Although I haven't studied much of his work, my favorite poem of his thus far is Passing. Coincidentally, one of my favorite books is Harlem Renaissance writer, Nella Larsen's novel Passing. Anyway, Phillips' piece is one that addresses the age old question to all poets of African descent or that identify themselves with the Black community: Are you a "Black Poet" and if so, how can/do you prove it in your art? That question is one that has taunted poets of African descent since the days of Phillis Wheatley, the fore-mother of African American poetry, disliked ironically by two opposing characters, Thomas Jefferson and Amiri Baraka for being "too black" for one and not "black enough" for the other. In the poem, the speaker informs readers that he "want[s] to tell the [Famous Black] poet that the blues/ is not [his] name!" Metaphorically speaking, the poet is stating that his existence is not defined by his socially constructed race. Of course he's of African descent, but why does he have to write for the sake of being Black?
During the Q&A Discussion session of Phillips' reading, I inquired him about the concept of identity in African American poetry and whether or not he wrote intentionally from the perspective of any particular group or region he identified with or if he just wrote from the perspective of oneself.
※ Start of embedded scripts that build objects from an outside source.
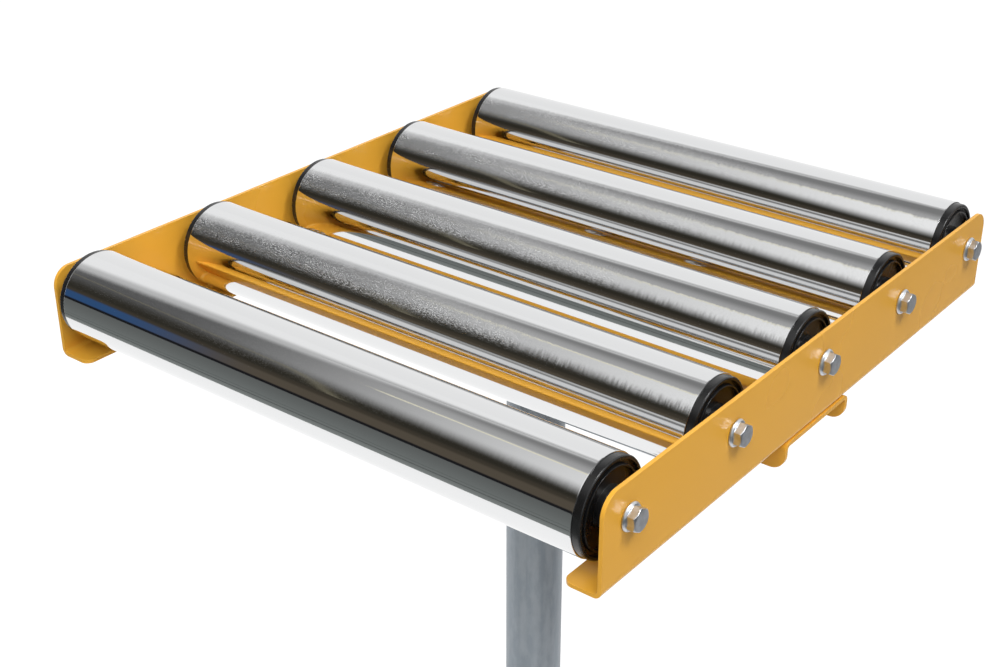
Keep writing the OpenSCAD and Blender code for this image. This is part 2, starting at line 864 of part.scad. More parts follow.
// The side view of the head of an end plug, w wide
module plug_edge(w) {
    polygon([
        [-w / 2, 0], [w / 2, 0], [w / 2, end_plug_t - end_plug_chamfer],
        [w / 2 - end_plug_chamfer, end_plug_t], [end_plug_chamfer - w / 2, end_plug_t],
        [-w / 2, end_plug_t - end_plug_chamfer]
    ]);
}

// The plugs in the ends of the spine
module spine_caps() {
    color(BLACK) for (s = [0, 1]) mirror([0, s, 0]) {
        translate([0, spine_l / 2, beam_top + spine_h / 2]) rotate([-90, 0, 0])
            end_plug(spine_w, spine_h, spine_t);
    }
}

// The plugs in the ends of the beams
module beam_caps() {
    color(BLACK) for (s = [-1, 1], m = [0, 1]) mirror([m, 0, 0]) {
        translate([beam_l / 2, s * beam_y, beam_clear + beam_h / 2]) lay_x()
            end_plug(beam_w, beam_h, beam_t);
    }
}

// The long bolts that hold the column on the spine
module flange_bolts() {
    color(ZINC) four(base_bolt_x, foot_bolt_y)
        translate([0, 0, column_foot]) flange_bolt(foot_plate_t + spine_h + nut_h + thread_end);
}

// The long bolts that hold the spine on the beams
module beam_bolts() {
    color(ZINC) four(base_bolt_x, beam_y)
        translate([0, 0, spine_top]) flange_bolt(spine_h + beam_h + nut_h + thread_end);
}

// The nuts of the base, under the spine and under the beams
module base_nuts() {
    color(ZINC) four(base_bolt_x, foot_bolt_y)
        translate([0, 0, beam_top]) mirror([0, 0, 1]) flange_nut();
    color(ZINC) four(base_bolt_x, beam_y)
        translate([0, 0, beam_clear]) mirror([0, 0, 1]) flange_nut();
}

// The threaded inserts in the floors of the beams
module foot_inserts() {
    color(ZINC) four(foot_x, beam_y) translate([0, 0, beam_clear]) difference() {
        union() {
            cylinder(h = insert_len, r = insert_r);
            translate([0, 0, -insert_flange_t]) cylinder(h = insert_flange_t, r = insert_flange_r);
        }
        bore(stud_hole_r, -insert_flange_t, insert_len);
    }
}

// The thin nuts that lock the studs of the feet
module foot_locknuts() {
    color(ZINC) four(foot_x, beam_y) translate([0, 0, beam_clear - insert_flange_t - locknut_h])
        difference() {
            chamfered_hex(stud_af, locknut_h);
            bore(stud_hole_r, 0, locknut_h);
        }
}

// A hexagon bar along Z with its corners chamfered at both ends
module chamfered_hex(af, h) {
    corner_r = af / 2 / cos(30);
    face_r = corner_r - hex_chamfer;
    intersection() {
        cylinder(h = h, r = corner_r, $fn = 6);
        rotate_extrude() polygon([
            [0, 0], [face_r, 0], [corner_r, hex_chamfer_h], [corner_r, h - hex_chamfer_h], [face_r, h],
            [0, h]
        ]);
    }
}

// The pad between the clamping screw and the post, hollowed to the post in front
module clamp_pad() {
    color(BRASS) translate([0, 0, clamp_h]) difference() {
        rotate([90, 0, 0]) translate([0, 0, pad_start]) cylinder(h = pad_out - pad_start, r = pad_r);
        translate([0, 0, -clamp_d]) cylinder(h = 2 * clamp_d, r = pad_seat_r);
        rotate([90, 0, 0]) translate([0, 0, pad_out - pilot_len - pilot_gap])
            cylinder(h = pilot_len + pilot_gap + over, r = pilot_r + turn_clear);
    }
}

// The clamping screw, with a pilot that turns in the pad
module clamp_screw() {
    color(ZINC) translate([0, 0, clamp_h]) rotate([90, 0, 0]) {
        translate([0, 0, pad_out + turn_clear])
            cylinder(h = knob_start + knob_bore_depth - pad_out - turn_clear, r = screw_r);
        translate([0, 0, pad_out - pilot_len]) cylinder(h = pilot_len + over, r = pilot_r);
    }
}

// The flat outline of the star knob
module star_outline() {
    hollow_at = knob_r + knob_hollow_r - knob_hollow_depth;
    difference() {
        circle(knob_r);
        for (k = [0 : knob_lobes - 1]) {
            rotate(90 + k * 360 / knob_lobes) translate([hollow_at, 0]) circle(knob_hollow_r);
        }
    }
}

// The star knob: a neck, and lobes that are rounded off towards the hand
module clamp_knob() {
    color(BLACK) translate([0, 0, clamp_h]) rotate([90, 0, 0]) difference() {
        union() {
            translate([0, 0, knob_start]) cylinder(h = knob_neck + over, r = knob_neck_r);
            intersection() {
                translate([0, 0, knob_face]) linear_extrude(knob_h) star_outline();
                rotate_extrude() union() {
                    translate([0, knob_face]) square([knob_r - knob_round, knob_h]);
                    translate([0, knob_face + knob_round]) square([knob_r, knob_h - 2 * knob_round]);
                    for (z = [knob_face + knob_round, knob_end - knob_round]) {
                        translate([knob_r - knob_round, z]) circle(knob_round);
                    }
                }
            }
        }
        translate([0, 0, knob_start - over]) cylinder(h = knob_bore_depth + over, r = clamp_d / 2);
    }
}

// The moulded pad of a levelling foot, with the socket for the ball of its stud
module foot_pad(sx, sy) {
    color(BLACK) translate([sx * foot_x, sy * beam_y, 0]) difference() {
        rotate_extrude() polygon([
            [0, 0], [foot_r - foot_edge_chamfer, 0], [foot_r, foot_edge_chamfer], [foot_r, foot_edge],
            [foot_r - foot_shoulder, foot_edge + foot_shoulder],
            [foot_collar_r, foot_h - foot_collar_drop], [foot_collar_r - foot_collar_chamfer, foot_h],
            [0, foot_h]
        ]);
        translate([0, 0, foot_ball_z]) sphere(foot_socket_r);
    }
}

// The stud of a levelling foot: a ball, a neck, the hexagon that it is turned by, and the thread
module foot_stud(sx, sy) {
    color(ZINC) translate([sx * foot_x, sy * beam_y, 0]) {
        translate([0, 0, foot_ball_z]) sphere(foot_ball_r);
        translate([0, 0, foot_ball_z]) cylinder(h = stud_hex_z - foot_ball_z + over, r = foot_neck_r);
        translate([0, 0, stud_hex_z]) chamfered_hex(stud_af, stud_hex_h);
        translate([0, 0, stud_hex_z + over])
            cylinder(h = stud_top - stud_tip - stud_hex_z - over, r = stud_r);
        translate([0, 0, stud_top - stud_tip])
            cylinder(h = stud_tip, r1 = stud_r, r2 = stud_r - stud_tip);
    }
}

rail(-1);  // rail_left
rail(1);  // rail_right
cross_ties();
cross_channel();
rail_bolts();
head_nuts();
head_plate();
head_plate_bolts();
post();
post_plug();
axle(1);  // axle_1
axle(2);  // axle_2
axle(3);  // axle_3
axle(4);  // axle_4
axle(5);  // axle_5
axle_bolts(-1);  // axle_bolts_left
axle_bolts(1);  // axle_bolts_right
spacer_sleeves();
bearing_inner_rings();
roller_tube(1);  // roller_tube_1
roller_tube(2);  // roller_tube_2
roller_tube(3);  // roller_tube_3
roller_tube(4);  // roller_tube_4
roller_tube(5);  // roller_tube_5
roller_caps(1);  // roller_caps_1
roller_caps(2);  // roller_caps_2
roller_caps(3);  // roller_caps_3
roller_caps(4);  // roller_caps_4
roller_caps(5);  // roller_caps_5
bearings(1);  // bearings_1
bearings(2);  // bearings_2
bearings(3);  // bearings_3
bearings(4);  // bearings_4
bearings(5);  // bearings_5
guide_bush();
column();
column_flange();
gusset_plates();
clamp_boss();
base_spine();
spine_caps();
foot_beam(-1);  // foot_beam_front
foot_beam(1);  // foot_beam_rear
beam_caps();
flange_bolts();
beam_bolts();
base_nuts();
foot_inserts();
foot_locknuts();
clamp_pad();
clamp_screw();
clamp_knob();
foot_pad(-1, -1);  // foot_pad_front_left
foot_pad(1, -1);  // foot_pad_front_right
foot_pad(-1, 1);  // foot_pad_rear_left
foot_pad(1, 1);  // foot_pad_rear_right
foot_stud(-1, -1);  // foot_stud_front_left
foot_stud(1, -1);  // foot_stud_front_right
foot_stud(-1, 1);  // foot_stud_rear_left
foot_stud(1, 1);  // foot_stud_rear_right
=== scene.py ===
import math

import bmesh
import bpy
from mathutils import Matrix, Vector


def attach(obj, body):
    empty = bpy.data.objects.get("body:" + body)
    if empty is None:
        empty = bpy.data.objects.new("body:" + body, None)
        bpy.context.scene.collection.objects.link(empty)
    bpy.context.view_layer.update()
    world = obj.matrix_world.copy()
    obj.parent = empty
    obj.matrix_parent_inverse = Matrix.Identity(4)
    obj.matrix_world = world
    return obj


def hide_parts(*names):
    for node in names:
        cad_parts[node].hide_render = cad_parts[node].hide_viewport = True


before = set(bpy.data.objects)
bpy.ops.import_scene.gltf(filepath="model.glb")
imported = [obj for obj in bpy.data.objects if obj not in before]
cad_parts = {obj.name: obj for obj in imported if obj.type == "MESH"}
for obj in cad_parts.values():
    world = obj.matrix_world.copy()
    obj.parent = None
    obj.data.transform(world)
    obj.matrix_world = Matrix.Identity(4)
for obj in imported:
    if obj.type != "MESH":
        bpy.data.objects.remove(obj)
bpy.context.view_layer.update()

# Levelling feet
# Four black nylon pads, each on the ball end of a zinc-plated M10 stud. The stud is screwed into a
# threaded insert in the floor of a cross beam and held by a thin lock nut.


class Value:
    """A socket in a finish, so that sums of sockets are written as sums."""

    def __init__(self, finish, socket):
        self.finish = finish
        self.socket = socket

    def maths(self, operation, a, b):
        return self.finish.node("ShaderNodeMath", {"operation": operation}, {0: a, 1: b})

    def __add__(self, other):
        return self.maths("ADD", self, other)

    def __radd__(self, other):
        return self.maths("ADD", other, self)

    def __sub__(self, other):
        return self.maths("SUBTRACT", self, other)

    def __rsub__(self, other):
        return self.maths("SUBTRACT", other, self)

    def __mul__(self, other):
        return self.maths("MULTIPLY", self, other)

    def __rmul__(self, other):
        return self.maths("MULTIPLY", other, self)

    def __truediv__(self, other):
        return self.maths("DIVIDE", self, other)

    def __neg__(self):
        return self.maths("MULTIPLY", self, -1.0)


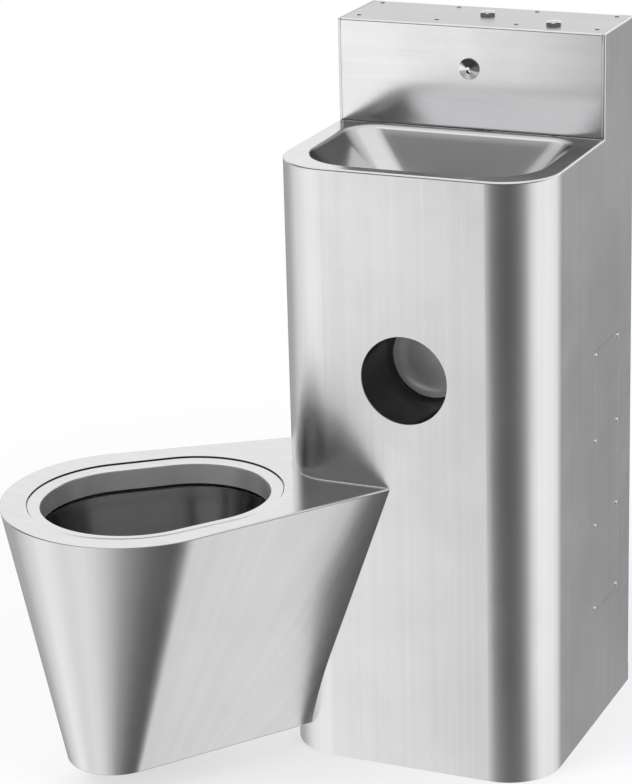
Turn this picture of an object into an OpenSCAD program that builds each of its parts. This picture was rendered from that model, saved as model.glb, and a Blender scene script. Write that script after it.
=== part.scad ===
// Toilet and basin combination unit: a stainless steel cabinet with a basin and an upstand,
// and a toilet pan that hangs from the cabinet's left front corner on a diagonal.
// Frame: +X to the right seen from the front, +Y to the wall, +Z up.
// The origin is on the floor, at the wall, in the middle of the cabinet's width.

/* [Cabinet] */
// Width of the cabinet
body_w = 390; // [370:1:430]
// Depth of the cabinet, from the wall to the front
body_d = 385; // [375:1:420]
// Height of the basin's deck above the floor
rim_h = 855; // [840:1:870]
// Height of the upstand above the basin's deck
upstand_h = 145; // [125:1:195]
// Depth of the upstand behind the basin
upstand_d = 127; // [122:1:135]
// Radius of the cabinet's two front corners
corner_r = 78; // [70:1:85]
// Thickness of the cabinet's and the basin's sheet
sheet_t = 1.5; // [1:0.1:2]
// Width of the folded lips along the upstand's edges
lip_w = 4; // [3:0.5:6]
// Width of the flanges that meet the wall
flange_w = 20; // [16:1:24]
// Gap round each plate that lies in an opening
plate_gap = 0.6; // [0.3:0.1:1]

/* [Basin] */
// Width of the basin's opening
basin_w = 328; // [300:1:332]
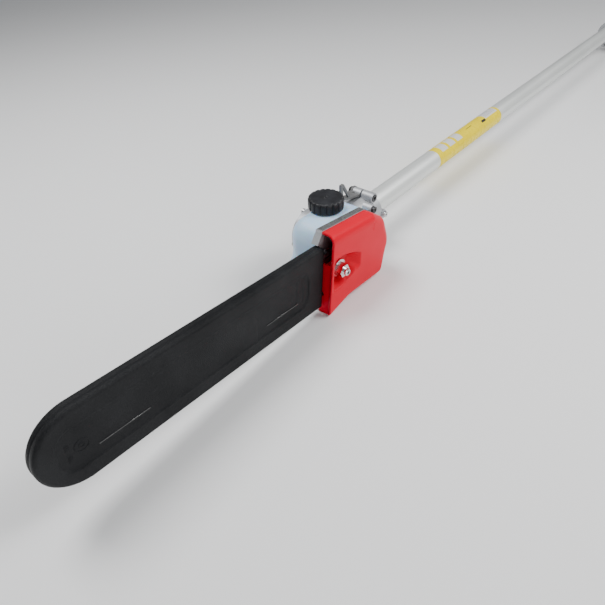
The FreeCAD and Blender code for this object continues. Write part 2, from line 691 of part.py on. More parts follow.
drive_links, tie_straps, cutters, rivets = [], [], [], []
for index in range(int(link_count.value)):
    centre = index * link_pitch.value
    rear, front = centre - pitch / 2, centre + pitch / 2
    after = front + pitch
    drive_links.append(placed(tang, rear, front))
    kind = index % 4
    if kind == 2:
        cutters.append(placed(far_cutter, front, after))
    else:
        tie_straps.append(placed(far_tie, front, after))
    if kind == 0:
        cutters.append(placed(near_cutter, front, after))
    else:
        tie_straps.append(placed(near_tie, front, after))
    rivets += [placed(rivet, at, at + 0.2) for at in (rear, front)]
for label, links in (("chain_drive_links", drive_links), ("chain_tie_straps", tie_straps),
                     ("chain_cutters", cutters), ("chain_rivets", rivets)):
    finish(solid_of(label + "_group", Part.makeCompound(links)), label, on_bar=True)

# ---------------------------------------------------------------- gear case
cover_corners = [(-63, -48, 0, 1), (-29, -38, 0, 1), (33, -38, -1, 1), (47, -8, -1, 0),
                 (30, 32, -1, -0.7), (9, 45, -0.3, -1), (-63, 48.5, 0, -1)]


def cover_outline(inset, front):
    """The outline that the flange and the sprocket cover share, drawn in by a distance."""
    corners = []
    for x, z, shift_x, shift_z in cover_corners:
        ahead = front if x < -60 else as_size(x) + as_size(inset) * shift_x
        corners.append((ahead, as_size(z) + as_size(inset) * shift_z))
    return corners


boss_place = (36, 32)
lid_places = [(0, 22.2), (19.2, -11.1), (-19.2, -11.1)]
pump_place = (-13.6, 7)
flange = new_body("flange")
pad(flange, outline(flange, "XZ", cover_outline(0, -cover_front), plate_back), rim_face - plate_back)
hollow = outline(flange, "XZ", cover_outline(rim_wide, -cover_front - 5), plate_face)
pocket(flange, hollow, rim_face - plate_face + 1)
chin = new_body("chin")
pad(chin, outline(chin, "XZ", [(-60, 35.4), (-69.5, 35.4), (-61.6, 48.5), (-60, 48.5)], plate_back),
    rim_face - plate_back)
bar_pad = new_body("bar_pad")
bar_back = bar_plane - bar_thick / 2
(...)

He responded by notifying the audience that when he writes, he doesn't think of any particular audience. However, he added, that there are the obvious backgrounds that are within him consciously and subconsciously, such as being Black, gay and whatever else he could be considered. Furthermore, he answered that anything he writes is a general representation of humanity and "at the end of the day, all you can do is write what you write."